## Begin

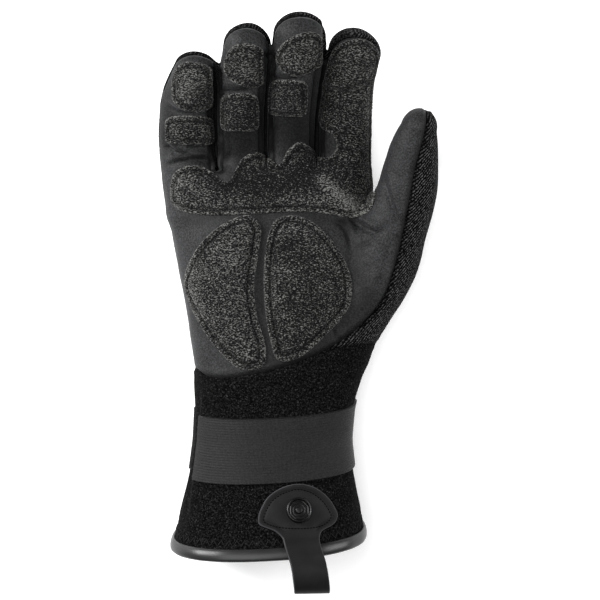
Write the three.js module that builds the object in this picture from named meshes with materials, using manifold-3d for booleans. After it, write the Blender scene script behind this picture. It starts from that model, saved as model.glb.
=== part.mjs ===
// A right-hand paddling glove lying on its back, palm up, in millimetres.
// +Y runs to the fingertips, +X to the thumb and +Z out of the palm.
// The origin is on the flat underside of the back panel, below the middle of the palm.
import * as THREE from "three";
import { mergeVertices } from "three/addons/utils/BufferGeometryUtils.js";
import Module from "manifold-3d";

const wasm = await Module();
wasm.setup();

// Driving sizes
const WALL = 2.4; // neoprene and lined palm
const GAP = 0.3; // between pieces that touch
const PATCH_RISE = 1.5; // outer face of a grip patch above the glove's skin
const PAD_RISE = 2.6; // outer face of a padded palm panel above the skin
const TAPE_RISE = 2.1; // outer face of the strap and of the hem binding above the skin
const BINDING_WIDTH = 3.6; // from the cut edge up the cuff
const BINDING_END = 1.6; // how far the binding stands out past the cut edge
const TAB_THICK = 1.7;
const TAB_CLEAR = 0.4; // under the tab, a little more than a gap because the cuff curves
const BODY_SIDES = 28;
const FINGER_SIDES = 14;
const FINGER_STEPS = 7; // for a digit with the usual number of rows, and one more for each row more
const FINGER_ROWS = 5;
const CAP_STEPS = 3;
const CAP_OPEN = 0.35; // share of a step that a cap's last ring stops short of the tip
const OUTLINE_STEPS = { edge: 30, pad: 36, knuckle: 60, patch: 20 };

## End

■ **Problem requirements**
Print again each line of the listing above, exactly as it appears.

■ **Response to this task**
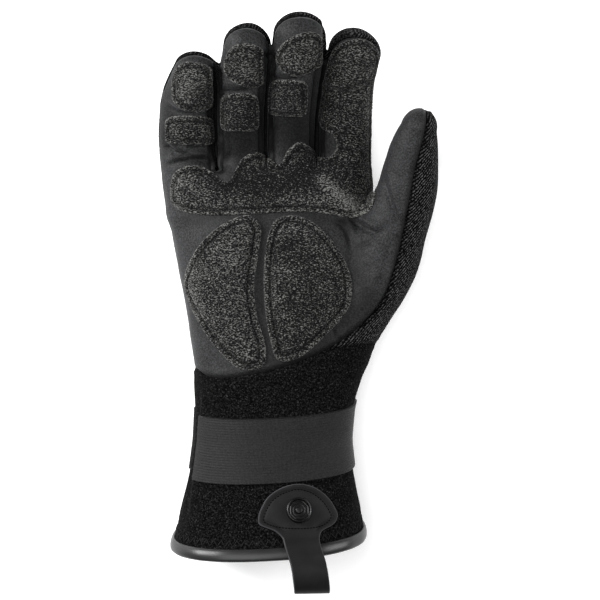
Write the three.js module that builds the object in this picture from named meshes with materials, using manifold-3d for booleans. After it, write the Blender scene script behind this picture. It starts from that model, saved as model.glb.
=== part.mjs ===
// A right-hand paddling glove lying on its back, palm up, in millimetres.
// +Y runs to the fingertips, +X to the thumb and +Z out of the palm.
// The origin is on the flat underside of the back panel, below the middle of the palm.
import * as THREE from "three";
import { mergeVertices } from "three/addons/utils/BufferGeometryUtils.js";
import Module from "manifold-3d";

const wasm = await Module();
wasm.setup();

// Driving sizes
const WALL = 2.4; // neoprene and lined palm
const GAP = 0.3; // between pieces that touch
const PATCH_RISE = 1.5; // outer face of a grip patch above the glove's skin
const PAD_RISE = 2.6; // outer face of a padded palm panel above the skin
const TAPE_RISE = 2.1; // outer face of the strap and of the hem binding above the skin
const BINDING_WIDTH = 3.6; // from the cut edge up the cuff
const BINDING_END = 1.6; // how far the binding stands out past the cut edge
const TAB_THICK = 1.7;
const TAB_CLEAR = 0.4; // under the tab, a little more than a gap because the cuff curves
const BODY_SIDES = 28;
const FINGER_SIDES = 14;
const FINGER_STEPS = 7; // for a digit with the usual number of rows, and one more for each row more
const FINGER_ROWS = 5;
const CAP_STEPS = 3;
const CAP_OPEN = 0.35; // share of a step that a cap's last ring stops short of the tip
const OUTLINE_STEPS = { edge: 30, pad: 36, knuckle: 60, patch: 20 };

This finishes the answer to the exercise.